On the earth a person with a mass of 73 kg weighs 160 pounds.  If we travel to the moon however gravity will be different.  On moon the person will still have a mass of 73 kg or 5 slugs.  The person's weight however will be different because the value of the gravitational constant will be different than on the earth (the moon is smaller and has less mass than the earth).  On the moon, a person with a mass of 73 kg will only weigh 26 pounds.
Bottles containing equal volumes of water and mercury were passed around the classroom.  The mercury was much heavier, it had more mass than the water.  What explains this difference in mass?
explaining the density difference between mercury and water
Mercury has a density of 13.6 g/cm3, water a density of 1 g/cm3.  There is 13.6 more mass in the volume of mercury than in the same volume of water.

The main reason for the difference is that a mercury atom has more protons and neutrons than a water molecule.
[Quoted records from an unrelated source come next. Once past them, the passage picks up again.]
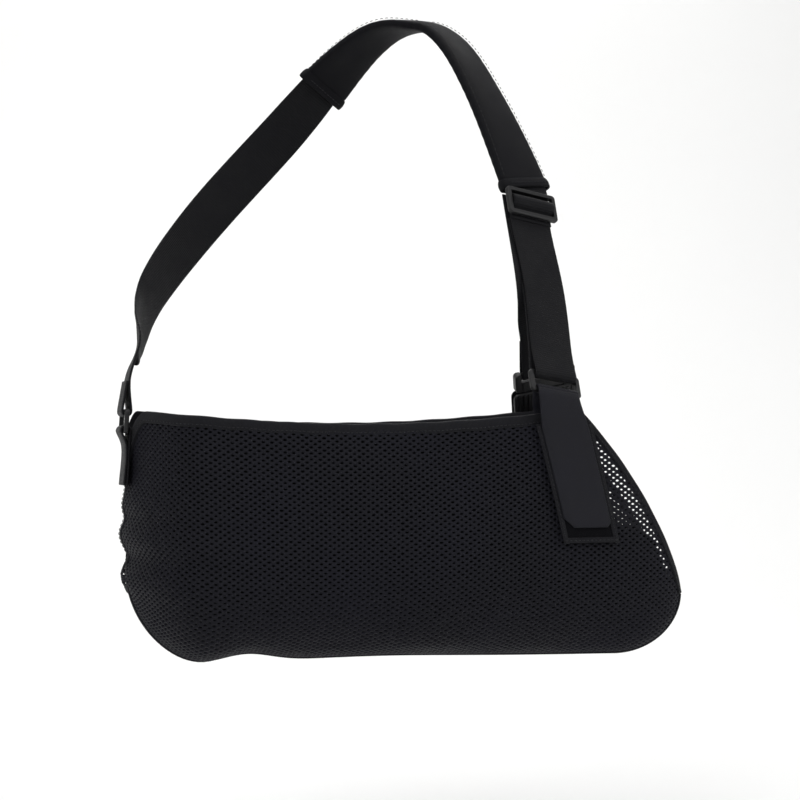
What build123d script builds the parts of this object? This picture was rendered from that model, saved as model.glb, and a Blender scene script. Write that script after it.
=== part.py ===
from build123d import *
import math
import os

# Arm sling, worn on the right arm, in the shape it takes when it is loaded.
# Millimetres. +X runs along the forearm from elbow to hand, -Y is the outer panel's side,
# +Z is up. The origin is under the shoulder pad where it rests on the top of the shoulder.

# Pouch
POUCH_CENTRE_Y = -124.0
POUCH_BELLY_HALF = 50.0
POUCH_TOP_RATIO = 0.86  # half gap at the top edge over half width at the belly
POUCH_BOTTOM_Z = -495.0
POUCH_BELLY_DEPTH = 0.62  # how far down the section its widest level lies
FABRIC_THICKNESS = 3.0
ELBOW_X = -250.0
ELBOW_ROUND_LENGTH = 56.0
ELBOW_BOTTOM_RISE = 68.0
ELBOW_TOP_LENGTH = 10.0
ELBOW_TOP_FALL = 50.0
ELBOW_SEAM_SHIFT = 36.0  # the closed end leans back, behind the upper arm
HAND_X = 175.0
HAND_TAPER_LENGTH = 235.0
HAND_BOTTOM_LENGTH = 52.0
HAND_BOTTOM_RISE = 46.0
HAND_SHIFT = -14.0
TOP_EDGE_Z = -308.0
TOP_EDGE_SAG = 10.0
MOUTH_TOP_X = 81.0
MOUTH_MIDDLE = (143.0, -384.0)
END_SECTION_HALF = 2.6

# Bindings
BINDING_HEIGHT = 8.0
BINDING_PROUD = 0.9
MOUTH_BINDING_HEIGHT = 4.5

# Webbing and fittings
WEBBING_WIDTH = 38.0
WEBBING_THICKNESS = 1.8
RING_WIDTH = 46.0
RING_HEIGHT = 18.0
BAR = 3.5
WRAP_RADIUS = 3.5  # from a ring bar's axis to the middle of the webbing around it
SLIDER_WIDTH = 46.0
SLIDER_HEIGHT = 24.0
SLIDER_THICKNESS = 4.0
SLIDER_STANDOFF = 4.6
SLIDER_DISTANCE = 156.0  # from the front ring up the strap to the middle of the slider

# Shoulder pad
PAD_WIDTH = 48.5
PAD_THICKNESS = 11.0
PAD_WALL = 1.5
FOAM_WIDTH = 42.0
FOAM_THICKNESS = 4.2
PAD_HEM = 7.0

# Closure
TAB_WIDTH = 38.0
TAB_THICKNESS = 1.7
TAB_LENGTH = 102.0
LOOP_PAD_WIDTH = 45.0
LOOP_PAD_LENGTH = 90.0
LOOP_PAD_THICKNESS = 1.5
CLOSURE_LEAN = 0.238  # sideways run of the closure per millimetre of drop

# Side-release buckle on the inner strap
BUCKLE_WIDTH = 54.0
BUCKLE_THICKNESS = 9.0
PLUG_THICKNESS = 7.0
SOCKET_LENGTH = 30.0
PLUG_BASE_LENGTH = 16.0
PRONG_LENGTH = 19.0

# Places where the straps run
FRONT_RING = Vector(64.0, -163.0, -288.0)
FRONT_SIDE = Vector(0.95, 0.29, -0.13)
FRONT_RISE = Vector(0.01, 0.455, 0.890)
STRAP_GAP = 2.6  # between the middles of the two layers of webbing above the front ring
ELBOW_RING = Vector(-252.0, -88.0, -316.0)
ELBOW_SIDE = Vector(0.05, 1.0, 0.0)
ELBOW_RISE = Vector(0.06, 0.02, 1.0)
BUCKLE_CENTRE = Vector(84.0, -81.0, -302.0)
BUCKLE_SIDE = Vector(0.985, 0.14, -0.10)
BUCKLE_RISE = Vector(-0.196, -0.480, 0.855)

# Strap over the back and shoulder: middle of the webbing and the direction of its width
STRAP_ROUTE = [
    ((-241, -80, -262), (0.15, 1.0, 0.05)),
    ((-223, -28, -218), (0.50, 0.60, -0.50)),
    ((-172, 26, -156), (0.60, 0.20, -0.75)),
    ((-102, 44, -80), (0.68, 0.20, -0.70)),
    ((-40, 20, -8), (0.55, 0.75, -0.35)),
    ((0, 0, 8), (0.40, 0.90, 0.10)),
    ((25, -22, -8), (0.62, 0.75, 0.18)),
    ((46, -52, -58), (0.82, 0.55, 0.0)),
]
ROUTE_STEPS = 4

# Details of the pouch's sections
END_WALL_SHARE = 0.6
SECTION_LEVELS = 4
END_ANGLES = (0, 18, 34, 50, 66, 78, 90)
MIDDLE_STEP = 44.0
MIDDLE_COUNT = 3
MOUTH_TOP_Z = -304.0
MOUTH_END_Z = -449.0
MOUTH_OVERRUN = 40.0
MOUTH_CUT_REACH = 320.0
MOUTH_STEPS = 10
MOUTH_FIRST = 0.06
MOUTH_LAST = 0.93
BINDING_START = 8.0
BINDING_END_GAP = 4.0
CLEARANCE = 0.4
SEAM_TAPE_TOP = 58.0
SEAM_TAPE_END = 122.0
SEAM_TAPE_WIDTH = 8.0
SEAM_TAPE_THICKNESS = 1.2

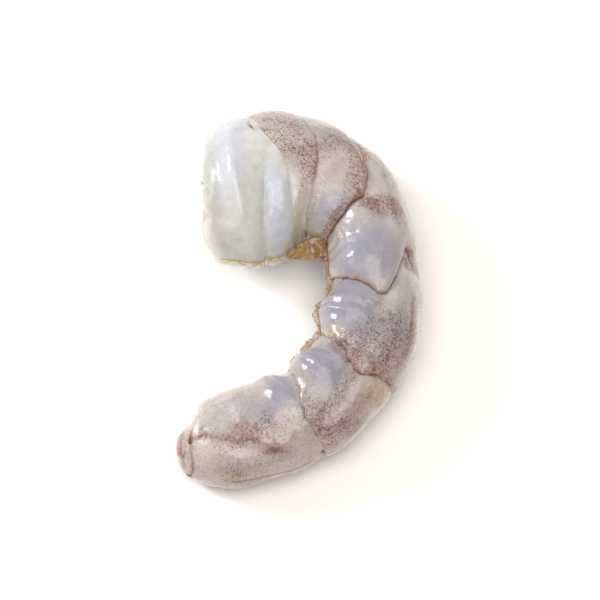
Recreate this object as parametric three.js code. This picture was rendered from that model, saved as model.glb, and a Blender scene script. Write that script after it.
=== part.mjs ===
// A raw whiteleg shrimp, peeled, with head and tail fan off, lying curled on its right side.
// Millimetres, +Z up, longest way along Y. The origin is under the middle of its box, where it rests.
//
// Two numbers place any spot on the body: how far along the midline it is, from the cut front end to the
// tail stub, and which way it faces: 0 degrees is the back, 90 the flank that looks up, 180 the belly, and
// the same angles below zero are the flank it lies on.

import * as THREE from 'three';
import { mergeVertices } from 'three/addons/utils/BufferGeometryUtils.js';

// ---- Driving dimensions ------------------------------------------------------------------------------

// How the body bends and swells. `heading` is the midline's direction in degrees, counted from +X;
// `back`, `belly` and `side` are the section's reach from the midline towards its back, belly and flanks;
// `height` is the midline's height over the ground; `roll` turns the belly up, in degrees.
const STATIONS = [
  { at: 0.0, heading: 2, back: 10.0, belly: 11.6, side: 7.4, height: 10.0, roll: 0 }, // cut front end
  { at: 6.5, heading: 5, back: 10.3, belly: 12.4, side: 8.4, height: 9.2, roll: 0 }, // bare flesh
  { at: 13.0, heading: 2, back: 10.8, belly: 11.4, side: 8.6, height: 8.4, roll: 0 }, // segment 1
  { at: 17.5, heading: -17, back: 9.6, belly: 9.4, side: 8.4, height: 7.9, roll: 3 }, // segment 2
  { at: 25.0, heading: -56, back: 7.2, belly: 7.9, side: 7.7, height: 7.2, roll: 9 }, // segment 3
  { at: 32.5, heading: -83, back: 5.7, belly: 7.4, side: 7.2, height: 6.7, roll: 12 }, // its middle
  { at: 40.0, heading: -95, back: 6.5, belly: 7.5, side: 7.0, height: 6.5, roll: 12 }, // segment 4
  { at: 46.0, heading: -108, back: 6.3, belly: 7.6, side: 6.8, height: 6.3, roll: 12 }, // its middle
  { at: 52.0, heading: -126, back: 6.0, belly: 7.8, side: 6.5, height: 6.0, roll: 11 }, // segment 5
  { at: 61.0, heading: -152, back: 6.1, belly: 7.7, side: 5.8, height: 5.4, roll: 8 }, // segment 6
  { at: 68.0, heading: -165, back: 6.2, belly: 7.9, side: 5.2, height: 4.8, roll: 6 }, // its middle
  { at: 73.0, heading: -172, back: 5.8, belly: 7.5, side: 4.5, height: 4.2, roll: 6 }, // its shoulder
  { at: 75.6, heading: -173, back: 5.0, belly: 6.3, side: 4.0, height: 3.9, roll: 6 }, // its rear corner
  { at: 77.0, heading: -174, back: 4.2, belly: 3.8, side: 3.4, height: 3.6, roll: 6 }, // tail stub
  { at: 79.5, heading: -175, back: 4.1, belly: 3.7, side: 2.8, height: 3.6, roll: 6 }, // its end
];
const FRONT_CAP = 3.2; // length over which the front end rounds off on the belly side
const FRONT_SLANT = 4.3; // how much longer that rounding is on the back
const SLANT_ANGLES = [20, 130]; // the extra length goes between these angles
const FRONT_POWER = 2.6; // 2 is a round end, more is blunter
const REAR_CAP = 2.6; // length over which the tail stub rounds off
const REAR_POWER = 1.9;

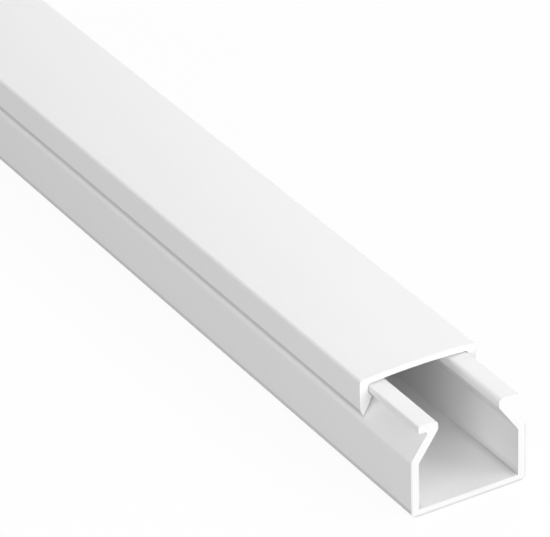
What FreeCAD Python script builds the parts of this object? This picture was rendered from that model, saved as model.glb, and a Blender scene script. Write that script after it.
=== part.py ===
"""Cord cover raceway: an extruded base channel and the snap-on cover that slides along it.

Millimetres. X runs across the channel, Y along it and Z up from the back of the base.
The origin is the centre of the base's back face. Both pieces are plain extrusions of
one section, so each is drawn as half a section, mirrored and run out along Y.
"""
import FreeCAD, Part
import math
import os

# Along the run: both pieces are cut to one length, and the cover is pushed back at the near end
raceway_length = 400.0
cover_setback = 17.1

# Base channel: the shoulder is where the side wall starts to lean in, measured down from the top
base_width = 25.0
base_height = 19.35
side_wall = 1.65
leaning_wall = 1.75
floor_thickness = 1.5
head_thickness = 1.55
head_width = 4.23
shoulder_drop = 7.2
lean_angle = 35.2

# Cover: the skirt's foot stands on the leaning wall, and its barb catches under the base's head
cover_panel = 1.25
cover_arch_radius = 150.0
cover_skirt = 1.75
cover_proud = 0.18
skirt_foot_rise = 0.9
skirt_lead_in = 1.5
barb_reach = 0.95
barb_drop = 1.0
barb_angle = 50.0

# Clearances between the cover and the base: at the skirts and the feet, and over the mouth
fit_gap = 0.1
head_clearance = 0.7

# Corner radii of the two sections, and the most of an edge that one corner's arc may take
foot_radius = 1.4
floor_corner_radius = 0.15
shoulder_radius = 1.2
shoulder_inner_radius = 0.8
lip_top_radius = 0.35
lip_foot_radius = 0.3
lip_root_radius = 0.5
mouth_edge_radius = 0.9
cover_edge_radius = 0.6
cover_corner_radius = 0.7
barb_radius = 0.1
longest_arc_share = 0.45

# The side walls are upright up to the shoulder, and lean in above it
half_width = base_width / 2.0
shoulder_height = base_height - shoulder_drop
lean = math.radians(lean_angle)
lean_run = math.tan(lean)
leaning_wall_across = leaning_wall / math.cos(lean)
head_underside = base_height - head_thickness

# The cover's skirts stand just outside the base's sides, and its arched panel clear of the heads
cover_half_width = half_width + cover_proud
skirt_inner = cover_half_width - cover_skirt
cover_underside = base_height + head_clearance
cover_top = cover_underside + cover_panel


def leaning_face(height):
    """X of the outer face of the right leaning wall at a height."""
    return half_width - (height - shoulder_height) * lean_run


def corner_arc(before, corner, after, radius):
    """The tangent arc that rounds one corner of an outline, as start, middle and end points."""
    to_before = before.sub(corner)
    to_after = after.sub(corner)
    half_angle = to_before.getAngle(to_after) / 2.0
    longest = min(to_before.Length, to_after.Length) * longest_arc_share
    setback = min(radius / math.tan(half_angle), longest)
    radius = setback * math.tan(half_angle)
    to_before.normalize()
    to_after.normalize()
    inward = to_before.add(to_after)
    inward.normalize()
    centre = corner.add(inward * (radius / math.sin(half_angle)))
    start = corner.add(to_before * setback)
    middle = centre.sub(inward * radius)
    end = corner.add(to_after * setback)
    return start, middle, end


def rounded_outline(corners):
    """A closed wire through corners given as (x, z, radius), each with its own tangent arc."""
    points = [FreeCAD.Vector(x, 0.0, z) for x, z, radius in corners]
    count = len(points)
    arcs = []
    for i in range(count):
        arcs.append(corner_arc(points[i - 1], points[i], points[(i + 1) % count], corners[i][2]))
    edges = []
    for i in range(count):
        start, middle, end = arcs[i]
        following = arcs[(i + 1) % count][0]
        edges.append(Part.Arc(start, middle, end).toShape())
        edges.append(Part.LineSegment(end, following).toShape())
    return Part.Wire(edges)


def whole_section(right_half):
    """The right half's corners, in order from the middle, and their mirror images."""
    left_half = [(-x, z, radius) for x, z, radius in reversed(right_half)]
    return right_half + left_half


def extruded(section, start):
    """A section run out along Y for the length of the raceway."""
    face = Part.Face(rounded_outline(section))
    solid = face.extrude(FreeCAD.Vector(0.0, raceway_length, 0.0))
    solid.translate(FreeCAD.Vector(0.0, start, 0.0))
    return solid


def base_half_section():
    """Right half of the base: floor, upright wall, leaning wall and the head that the cover grips."""
    head_outer = skirt_inner - fit_gap
    head_root = leaning_face(head_underside)
    mouth_edge = head_outer - head_width
    wall_inner = half_width - side_wall
    mouth_foot = shoulder_height + (half_width - leaning_wall_across - mouth_edge) / lean_run
    inner_shoulder = shoulder_height + (half_width - leaning_wall_across - wall_inner) / lean_run
    return [
        (half_width, 0.0, foot_radius),
        (half_width, shoulder_height, shoulder_radius),
        (head_root, head_underside, lip_root_radius),
        (head_outer, head_underside, lip_foot_radius),
        (head_outer, base_height, lip_top_radius),
        (mouth_edge, base_height, mouth_edge_radius),
        (mouth_edge, mouth_foot, shoulder_inner_radius),
        (wall_inner, inner_shoulder, shoulder_inner_radius),
        (wall_inner, floor_thickness, floor_corner_radius),
    ]


def arch(half_span, middle_height, radius):
    """Corners round an arch, from its middle to its end: lines that touch it at three places."""
    step = half_span / 2.5
    fall = step * step / radius
    return [
        (0.5 * step, middle_height, radius),
        (1.5 * step, middle_height - fall, radius),
        (half_span, middle_height - 3.0 * fall, radius),
    ]


def cover_half_section():
    """Right half of the cover: arched panel, skirt and the barb that catches under the base's head."""
    outer_arch = arch(cover_half_width, cover_top, cover_arch_radius)
    inner_arch = arch(skirt_inner, cover_underside, cover_arch_radius - cover_panel)
    edge_height = outer_arch.pop()[1]
    corner_height = inner_arch.pop()[1]
    foot_height = shoulder_height + skirt_foot_rise
    foot_inner = leaning_face(foot_height) + fit_gap / math.cos(lean)
    barb_tip = head_underside - barb_drop
    barb_root = barb_tip + barb_reach * math.tan(math.radians(barb_angle))
    skirt = [
        (cover_half_width, edge_height, cover_edge_radius),
        (cover_half_width, foot_height + skirt_lead_in, barb_radius),
        (foot_inner, foot_height, barb_radius),
        (skirt_inner - barb_reach, barb_tip, barb_radius),
        (skirt_inner, barb_root, barb_radius),
        (skirt_inner, corner_height, cover_corner_radius),
    ]
    return outer_arch + skirt + inner_arch[::-1]


def base_channel():
    """The channel that is fixed to the wall, centred on the origin along Y."""
    return extruded(whole_section(base_half_section()), -raceway_length / 2.0)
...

Mercury has an atomic number of 80 which means there are 80 protons in its nucleus.  Mercury's atomic weight is about 200; mercury has 80 protons and about 120 neutrons (mercury comes in slightly different forms or isotopes: some atoms have 121 or 122 neutrons others 118 or 119 neutrons, 120 is a nice average).

A water molecule consists of two hydrogen atoms with 1 proton each and an oxygen atom with 8 protons and 8 neutrons. That gives an atomic weight of 18. 

If you divide 200 by 18 you get 11.1
That is not quite 13.6, so there must be a few more mercury atoms squeezed into a volume than you would find in water.  About 20% more mercury atoms per cubic centimeter is about all you would need.